Outside the Wire (Action, Sci-Fi) (2021)
Director: Mikael Håfström
Writer: Rob Yescombe (Story/Screenplay) Rowan Athale (Screenplay)
Stars: Damson Idris, Anthony Mackie, Michael Kelly, Pilou Asbæk
Having disobeyed his superiors direct orders, drone pilot Harp gets prosecuted within the armed forces he serves. Despite his serious infractions, he's lucky to serve his punishment at a training camp near the DMZ.
Lt. Harp is ordered to report to Capt. Leo, an unorthodox Captain in all accounts that will take the disobedient Lieutenant under his wing. However, nothing appears to be as it seemed at first; Leo is actually a high tech bio-mechanical soldier. The decision to retrain Harp is purely for Leo's gain. Harp has been personally selected to take part in a secret mission deep into hostile territory.
The story is set in the near future as Russia is in conflict with Ukraine in a war for annexation. Located within the country are multiple ex-USSR missile silo's housing nuclear warheads. Leo and his new subordinate Harp's goal is to hunt down Viktor Koval, a brutish warlord who is unsurprisingly also after the nuclear warheads. As you may notice, it is all quite generic. Outside the Wire uses its Sci-Fi tropes to sell a paper-thin action plot. As usual, we are considering Russians to be evil, and for some reason, everyone in Ukraine is excellent at English. And why is our main baddie Koval using the Moniker "Beast of the Balkan", The conflict is taking place a bit too far north for that. Perhaps there is some lore they left out of the final cut, but his name doesn't redeem this mistake either, being Ukrainian as well. At least it sounds catchy and menacing, so there's that!
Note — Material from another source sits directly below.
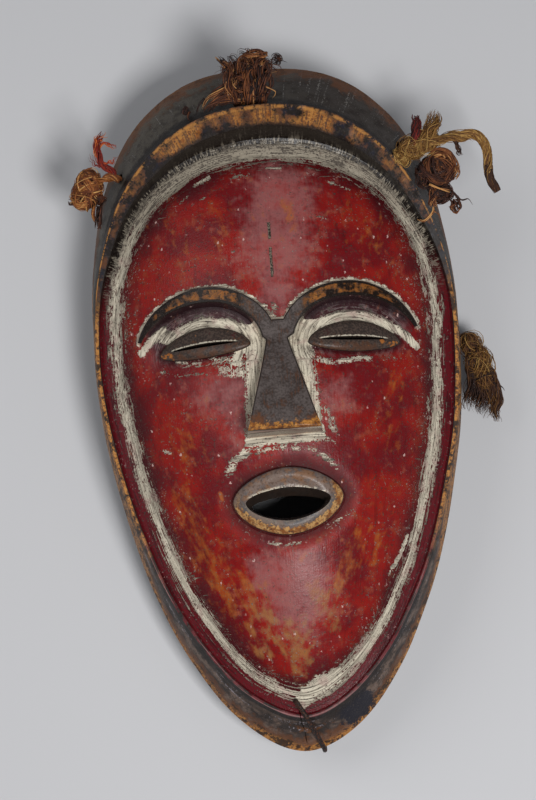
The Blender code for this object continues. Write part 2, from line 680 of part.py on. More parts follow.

The relationship between the "Rookie" and hardened captain works well, factoring in Leo's uniqueness being a highly advanced bio-mechanical soldier. However, there are better examples of this human/android interaction, "Almost Human" comes to mind. Nevertheless the initial twist of Harp being assigned to a mech captain it's at least a bit different.
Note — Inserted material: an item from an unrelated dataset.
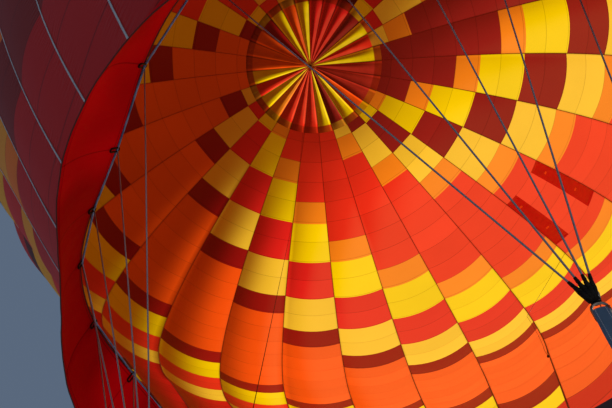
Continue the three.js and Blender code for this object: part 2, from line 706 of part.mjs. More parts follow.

Looking at the action sequences, taking away the focus from the guiding story, It doesn't fare much better. It's okay but highly overdone and generic clinging onto every cliché in the book. At many points in the film we see mechs called "Gumps" that seemed to be moving in stop-motion and didn't fit in much due to the fact. Capt. Leo appears invincible tying into his backstory, but the movement is unimpressive and straightforward. Effective and calculated was the look they were going for, but this ends up looking cheap.
To some Outside the Wire will serve its purpose as a Sci-Fi action flick, but the generic story, unsuccessful effects and predictable casting choices do more harm than good.
After his success in Avengers, Anthony Mackie might want to consider to stay inside the wire from this point forward.